To expand the definition of ``severe forms of trafficking in persons'' 
  to include the recruitment, harboring, transportation, transfer, or 
 receipt of orphaned, abandoned, or minors living in public or private 
            residential facilities, and for other purposes.


_______________________________________________________________________


                    IN THE HOUSE OF REPRESENTATIVES

                             July 23, 2025

   Mr. Smith of New Jersey (for himself, Mr. Mfume, and Ms. Salazar) 
 introduced the following bill; which was referred to the Committee on 
                            Foreign Affairs

_______________________________________________________________________

                                 A BILL


 
To expand the definition of ``severe forms of trafficking in persons'' 
  to include the recruitment, harboring, transportation, transfer, or 
 receipt of orphaned, abandoned, or minors living in public or private 
            residential facilities, and for other purposes.

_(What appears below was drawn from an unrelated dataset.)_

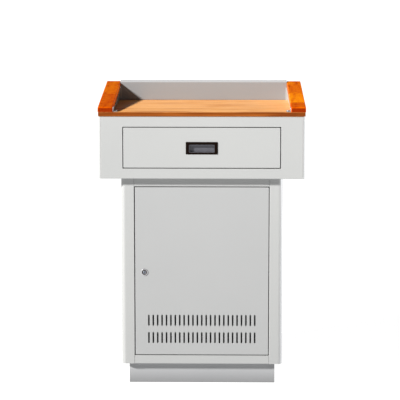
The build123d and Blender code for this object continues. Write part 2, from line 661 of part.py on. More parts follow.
def fence_back_wall():
    """Hollow folded wall along the rear of the desk, open in a slot along its foot."""
    rear = DEPTH / 2
    half = REST_INNER_X - FREE
    top_front = BACK_WALL_Y + BACK_CHAMFER
    outline = FilletPolyline(
        (BACK_WALL_Y, DESK_TOP),
        (BACK_WALL_Y, FENCE_TOP - BACK_CHAMFER),
        (top_front, FENCE_TOP),
        (rear, FENCE_TOP),
        (rear, DESK_TOP),
        radius=BEND,
        close=True,
    )
    section = make_face(outline.edges())
    wall = along_x(section, -half, half)
    wall = wall - along_x(offset(section, amount=-SHEET), -half + SHEET, half - SHEET)
    foot = (top_front + BACK_SLOT_START, rear - BACK_SLOT_MARGIN)
    wall = wall - slab((-half + 3 * SHEET, half - 3 * SHEET), foot, (DESK_TOP - SHEET, DESK_TOP + 2 * SHEET))
    return drill(wall, rear_fence_bolt_points(), UP, FENCE_BOLT[0] + CLEAR, 2 * BOARD - 1)


# Drawer

def drawer_front():
    half = OPENING_X - GAP
    z = (OPENING_LOW + GAP, OPENING_HIGH - GAP)
    front = face_pan((-half, half), z, DRAWER_FRONT, FRONT_DEPTH)
    cup_z = HANDLE_Z - CUP_DROP
    hole_x, hole_z = CUP_WIDTH / 2 + CLEAR, CUP_HEIGHT / 2 + CLEAR
    y = (DRAWER_FRONT - SHEET, DRAWER_FRONT + 2 * SHEET)
    front = front - rounded_block((-hole_x, hole_x), y, (cup_z - hole_z, cup_z + hole_z), PAN_CORNER)
    return drill(front, handle_screw_points(), BACKWARD, HANDLE_SCREW[0] + CLEAR, 2 * SHEET)


def handle_screw_points():
    return [(x, DRAWER_FRONT + SHEET, HANDLE_Z) for x in (-HANDLE_SCREW_X, HANDLE_SCREW_X)]


def drawer_tray():
    x, y = (-TRAY_X, TRAY_X), (DRAWER_FRONT + FRONT_DEPTH + RUNNING, TRAY_REAR)
    return tray(x, y, (TRAY_LOW, TRAY_HIGH), SHEET, "top")


def handle_frame():
    """Bevelled frame of the flush pull, lying on the drawer front."""
    half_x, half_z = HANDLE_WIDTH / 2, HANDLE_HEIGHT / 2
    y = (DRAWER_FRONT - HANDLE_THICK, DRAWER_FRONT)
    frame = rounded_block((-half_x, half_x), y, (HANDLE_Z - half_z, HANDLE_Z + half_z), HANDLE_ROUND)
    frame = chamfer(frame.faces().sort_by(Axis.Y)[0].edges(), HANDLE_BEVEL)
    cup_x, cup_z = CUP_WIDTH / 2 + CLEAR / 2, CUP_HEIGHT / 2 + CLEAR / 2
    centre = HANDLE_Z - CUP_DROP
    through = (y[0] - SHEET, y[1] + SHEET)
    frame = frame - rounded_block((-cup_x, cup_x), through, (centre - cup_z, centre + cup_z), CUP_ROUND)
    rim = frame.faces().sort_by(Axis.Y)[0].inner_wires()[0].edges()
    frame = chamfer(rim, RIM_BEVEL)
    return drill(frame, handle_screw_points(), BACKWARD, HANDLE_SCREW[0] + RUNNING, HANDLE_SCREW[1] + FREE)


def handle_cup():
    """Pressed finger cup behind the frame."""
    cup_x, cup_z = CUP_WIDTH / 2, CUP_HEIGHT / 2
    centre = HANDLE_Z - CUP_DROP
    start = DRAWER_FRONT - HANDLE_THICK + CUP_WALL
    z = (centre - cup_z, centre + cup_z)
    cup = rounded_block((-cup_x, cup_x), (start, start + CUP_DEPTH), z, CUP_ROUND)
    inner_x, inner_z = (CUP_WALL - cup_x, cup_x - CUP_WALL), (z[0] + CUP_WALL, z[1] - CUP_WALL)
    hollow_y = (start - CUP_WALL, start + CUP_DEPTH - CUP_WALL)
    hollow = rounded_block(inner_x, hollow_y, inner_z, HOLLOW_ROUND)
    return cup - hollow


def handle_screws():
    return group(screw(point, BACKWARD, HANDLE_SCREW) for point in handle_screw_points())


# Door

def door_panel():
    x = (-DOOR_X + GAP, DOOR_X - HINGE_GAP)
    panel = face_pan(x, (SILL + GAP, HEAD - GAP), DOOR_FRONT, DOOR_DEPTH)
    skin = (DOOR_FRONT - SHEET, DOOR_FRONT + 2 * SHEET)
    panel = panel - vent_slots(DOOR_SLOTS, DOOR_SLOT_ROWS, skin)
    panel = drill(panel, [(LOCK_X, DOOR_FRONT, LOCK_Z)], BACKWARD, LOCK_BARREL_R + RUNNING, 2 * SHEET)
    pins = [(PIVOT_X, PIVOT_Y, z) for z in (SILL + GAP, HEAD - GAP)]
    return drill(panel, pins, UP, PIN_R + RUNNING, 2 * SHEET)


def door_stiffener():
    """Hat channel up the inside of the door above the vents."""
    skin = DOOR_FRONT + SHEET
    crown = skin + CROWN_DEPTH
    left = [(-STIFFENER_X, skin), (-CROWN_X, skin), (-CROWN_X, crown)]
    right = [(CROWN_X, crown), (CROWN_X, skin), (STIFFENER_X, skin)]
    radii = [BEND, REVERSE_BEND, REVERSE_BEND, BEND]
    return along_z(folded(left + right, radii, Side.LEFT), *STIFFENER_Z)


def hinge_pin(flange, inward):
    """Shouldered pivot pin: flange is the door's edge, inward points along Z into the door."""
    direction = Vector(0, 0, inward)
    edge = Vector(PIVOT_X, PIVOT_Y, flange)
    shaft = rod(edge - direction * PIN_REACH, direction, PIN_R, PIN_REACH + SHEET)
    collar = rod(edge - direction * (GAP - FREE), direction, COLLAR_R, GAP - FREE)
    head = rod(edge + direction * SHEET, direction, PIN_HEAD_R, PIN_HEAD)
    return shaft + collar + head


# Cam lock

def on_lock(y, radius, length):
    """Round piece on the lock's axis, y behind the door's front face."""
    return rod((LOCK_X, DOOR_FRONT + y, LOCK_Z), BACKWARD, radius, length)


def lock_body():
    head = on_lock(-LOCK_HEAD, LOCK_HEAD_R, LOCK_HEAD)
    head = fillet(head.edges().sort_by(Axis.Y)[0], LOCK_ROUND)
    body = head + on_lock(0, LOCK_BARREL_R, LOCK_BARREL)
    body = body - on_lock(-LOCK_HEAD, DIAL_R, DIAL_DEPTH)
    return body - on_lock(-LOCK_HEAD, PLUG_R + RUNNING, LOCK_HEAD + LOCK_BARREL)


def lock_nut():
    ring = hex_rod((LOCK_X, DOOR_FRONT + SHEET, LOCK_Z), BACKWARD, *LOCK_NUT)
    return ring - on_lock(0, LOCK_BARREL_R + RUNNING, FLANGE)


def lock_plug():
    plug = on_lock(PLUG_SUNK - LOCK_HEAD, PLUG_R, LOCK_HEAD - PLUG_SUNK + CAM_FRONT)
    plug = fillet(plug.edges().sort_by(Axis.Y)[0], PLUG_ROUND)
    plug = plug + on_lock(CAM_FRONT, TENON_R, 2 * CAM_THICK)
    front = DOOR_FRONT - LOCK_HEAD
    keyway_x = (LOCK_X - KEYWAY_X, LOCK_X + KEYWAY_X)
    keyway = slab(keyway_x, (front, front + KEYWAY_DEPTH), (LOCK_Z - KEYWAY_Z, LOCK_Z + KEYWAY_Z))
    return plug - keyway


def lock_cam():
    """Cam hanging down, as it stands when the door is unlocked."""
    y = (DOOR_FRONT + CAM_FRONT, DOOR_FRONT + CAM_FRONT + CAM_THICK)
    half = CAM_WIDTH / 2
    z = (LOCK_Z - CAM_REACH, LOCK_Z + CAM_TOP)
    cam = rounded_block((LOCK_X - half, LOCK_X + half), y, z, CAM_ROUND)
    return cam - on_lock(0, TENON_R + RUNNING, 2 * CAM_FRONT)


def cam_nut():
    ring = hex_rod((LOCK_X, DOOR_FRONT + CAM_FRONT + CAM_THICK, LOCK_Z), BACKWARD, *CAM_NUT)
    return ring - on_lock(0, TENON_R + RUNNING, 2 * CAM_FRONT)


# Bolts, nuts and screws, one node for each kind

def fence_bolt_points():
    return side_fence_bolt_points(-1) + side_fence_bolt_points(1) + rear_fence_bolt_points()


def cabinet_bolt_list():
    return cabinet_bolt_points("front") + cabinet_bolt_points("rear")


def carcass_bolts():
    """Bolts of the plinth and of the box floor."""
    points = [point for where in ("front", "rear", "side") for point in plinth_bolt_points(where)]
    return group(bolt(point, UP, BASE_BOLT) for point in points + cabinet_bolt_list())


def carcass_nuts():
    """Nuts under the two sheets that each carcass bolt clamps."""
    floors = plinth_bolt_points("rear") + plinth_bolt_points("side")
    rails = plinth_bolt_points("front") + cabinet_bolt_list()
    grips = [(floors, 2 * BASE_SHEET), (rails, SHEET + BASE_SHEET)]
    starts = [Vector(*point) - Vector(0, 0, grip) for points, grip in grips for point in points]
    return group(nut(start, DOWN, BASE_BOLT) for start in starts)


def fence_bolts():
    return group(bolt(point, DOWN, FENCE_BOLT) for point in fence_bolt_points())


def fence_nuts():
    grip = BOARD + 2 * SHEET
    return group(nut(Vector(*point) + Vector(0, 0, grip), UP, FENCE_BOLT) for point in fence_bolt_points())


def wood_screws():
    """Screws up into the desk board, and from inside the hollow fence up into the armrests."""
    screws = [screw(point, DOWN, WOOD_SCREW) for point in board_screw_points()]
    for sign in SIDES.values():
        for y in ARMREST_SCREW_Y:
            plane = armrest_plane(sign, y)
            screws.append(screw(plane.origin + plane.z_dir * SHEET, plane.z_dir, WOOD_SCREW))
    return group(screws)


def rear_screws():
    """Screws of both rear panels."""
    points = []
    for sign in SIDES.values():
        points += cabinet_screw_points(sign) + box_screw_points(sign)
    return group(screw(point, BACKWARD, SHEET_SCREW) for point in points)


PARTS = {
    "plinth_front": plinth_front(),
    "plinth_rear": plinth_rear(),
    "base_panel": base_panel(),
    "bottom_rail": bottom_rail(),
    "top_rail": top_rail(),
    "rear_top_rail": rear_top_rail(),
    "rear_panel": rear_panel(),
    "shelf": shelf(),
    "shelf_brackets": shelf_brackets(),
    "hinge_bracket_bottom": hinge_bracket(SILL - SHEET - HINGE_PLATE),
    "hinge_bracket_top": hinge_bracket(HEAD + SHEET),
    "stop_pads": stop_pads(),
    "box_floor": box_floor(),
    "front_fascia": front_fascia(),
    "box_rear_panel": box_rear_panel(),
    "box_rear_rail": box_rear_rail(),
    "cable_grommets": cable_grommets(),
    "desktop_board": desktop_board(),
    "desk_edge_band": desk_edge_band(),
    "fence_back_wall": fence_back_wall(),
    "rest_brackets": rest_brackets(),
    "bracket_screws": bracket_screws(),
    "carcass_bolts": carcass_bolts(),
    "carcass_nuts": carcass_nuts(),
    "fence_bolts": fence_bolts(),
    "fence_nuts": fence_nuts(),
    "wood_screws": wood_screws(),
    "rear_screws": rear_screws(),
    "drawer_front": drawer_front(),
    "drawer_tray": drawer_tray(),
    "handle_frame": handle_frame(),
    "handle_cup": handle_cup(),
    "handle_screws": handle_screws(),
    "door_panel": door_panel(),
    "door_stiffener": door_stiffener(),
    "hinge_pin_bottom": hinge_pin(SILL + GAP, 1),
    "hinge_pin_top": hinge_pin(HEAD - GAP, -1),
    "lock_body": lock_body(),
    "lock_nut": lock_nut(),
    "lock_plug": lock_plug(),
    "lock_cam": lock_cam(),
    "cam_nut": cam_nut(),
}
PAIRS = {
    "plinth_{}": plinth_side,
    "cabinet_{}_side": cabinet_side,
    "box_{}_side": box_side,
    "fence_{}_wall": fence_wall,
    "{}_armrest": armrest,
    "{}_drawer_partition": drawer_partition,
    "{}_slide_outer": slide_outer,
    "{}_slide_middle": slide_middle,
    "{}_slide_inner": slide_inner,
}
for pattern, make in PAIRS.items():
    for side, sign in SIDES.items():
        PARTS[pattern.format(side)] = make(sign)

os.makedirs("parts", exist_ok=True)
for name, part in PARTS.items():
    export_step(part, f"parts/{name}.step")
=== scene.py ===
import json
import math

import bpy
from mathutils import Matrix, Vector


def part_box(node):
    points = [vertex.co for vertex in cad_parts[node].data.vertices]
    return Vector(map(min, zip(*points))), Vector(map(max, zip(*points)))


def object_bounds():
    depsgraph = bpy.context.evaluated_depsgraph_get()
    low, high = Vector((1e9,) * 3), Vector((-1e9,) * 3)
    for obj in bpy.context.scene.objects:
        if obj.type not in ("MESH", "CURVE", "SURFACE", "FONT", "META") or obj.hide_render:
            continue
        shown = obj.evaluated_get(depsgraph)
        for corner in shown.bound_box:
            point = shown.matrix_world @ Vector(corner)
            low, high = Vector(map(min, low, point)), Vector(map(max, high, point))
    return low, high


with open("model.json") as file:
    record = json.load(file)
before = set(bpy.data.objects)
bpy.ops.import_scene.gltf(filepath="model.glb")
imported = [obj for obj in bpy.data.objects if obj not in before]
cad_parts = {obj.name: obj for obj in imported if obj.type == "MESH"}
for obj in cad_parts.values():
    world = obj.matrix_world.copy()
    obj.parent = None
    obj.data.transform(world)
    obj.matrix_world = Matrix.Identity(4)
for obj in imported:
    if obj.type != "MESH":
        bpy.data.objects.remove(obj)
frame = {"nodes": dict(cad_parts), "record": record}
CAD_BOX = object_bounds()
NODES = frame["nodes"]

# Lengths are in metres. The speaker stands on the -Y side, as in the CAD.
LOW, HIGH = (Vector(corner) for corner in CAD_BOX)

# Camera: a long lens in front of the desk, a little above it
CAMERA_PLACE = (0.0904, -6.4, 1.6275)
CAMERA_TILT, CAMERA_TURN = 7.97, 0.90
CAMERA_LENS, CAMERA_SHIFT = 154.8, -0.05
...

    Be it enacted by the Senate and House of Representatives of the 
United States of America in Congress assembled,

SECTION 1. SHORT TITLE.

    This Act may be cited as the ``Orphanage Trafficking Prevention and 
Protection Act''.

SEC. 2. FINDINGS.

    Congress finds the following:
            (1) Orphaned, abandoned, and children living in public or 
        private residential facilities, including institutions, 
        children's homes, orphanages, boarding schools, or group homes, 
        are among the populations most vulnerable to trafficking in 
        persons worldwide. According to the United States Department of 
        State, children without parental care are at significantly 
        higher risk of being trafficked for labor, sexual exploitation, 
        forced begging, and other illegal purposes.
            (2) An estimated 5,400,000 children live in institutional 
        care globally, many of whom are not true orphans but are 
        separated from their families due to poverty, disability, or 
        family breakdown.
            (3) Traffickers often target these children under the guise 
        of education, caregiving, or adoption.
            (4) The Department of State's 2024 Trafficking in Persons 
        Report notes that ``orphanage trafficking''--the recruitment of 
        children into residential care for the purpose of exploitation 
        and profit--occurs in multiple countries and is increasingly 
        linked to international travel, and volun-tourism.
            (5) The Department of State's 2019 and 2024 Trafficking in 
        Persons Reports have identified patterns in which children are 
        trafficked into orphanages to attract donations and 
        international volunteers, with reports of physical, emotional, 
        and sexual abuse in such institutions.
            (6) In some cases, children are fraudulently labeled as 
        orphans and trafficked through inter-country adoption channels, 
        undermining legitimate adoption systems and violating the 
        Convention on Protection of Children and Co-operation in 
        Respect of Intercountry Adoption, done at the Hague on May 29, 
        1993.
            (7) Despite these documented abuses, current United States 
        law does not explicitly recognize orphanage trafficking as a 
        severe form of trafficking in persons, which, accordingly, may 
        hinder efforts to prosecute perpetrators, protect victims, and 
        condition foreign assistance.
            (8) Clarifying that the trafficking of orphaned, abandoned, 
        or children living in public or private residential facilities, 
        including institutions, children's homes, orphanages, boarding 
        schools, or group homes, constitutes a severe form of 
        trafficking in persons under the Trafficking Victims Protection 
        Act of 2000 (22 U.S.C. 7101 et seq.) is necessary to protect 
        these children, enhance accountability, and strengthen United 
        States anti-trafficking efforts.

SEC. 3. MODIFICATION TO DEFINITION OF SEVERE FORMS OF TRAFFICKING IN 
              PERSONS.

    Paragraph (11) of section 103 of the Trafficking Victims Protection 
Act of 2000 (22 U.S.C. 7102) is amended--
            (1) in subparagraph (A), by striking ``; or'' at the end 
        and inserting a semicolon;
            (2) in subparagraph (B), by striking the period at the end 
        and inserting ``; or''; and
            (3) by adding at the end the following new subparagraph:
            ``(C) the recruitment, harboring, transportation, transfer, 
        or receipt of orphaned, abandoned, or persons living in public 
        or private residential facilities who have not attained 18 
        years of age, by means of fraud, coercion, force, or abuse of a 
        position of vulnerability, for the purpose of exploitation and 
        profit, forced labor, involuntary servitude, peonage, debt 
        bondage, slavery, child labor, or sex trafficking.''.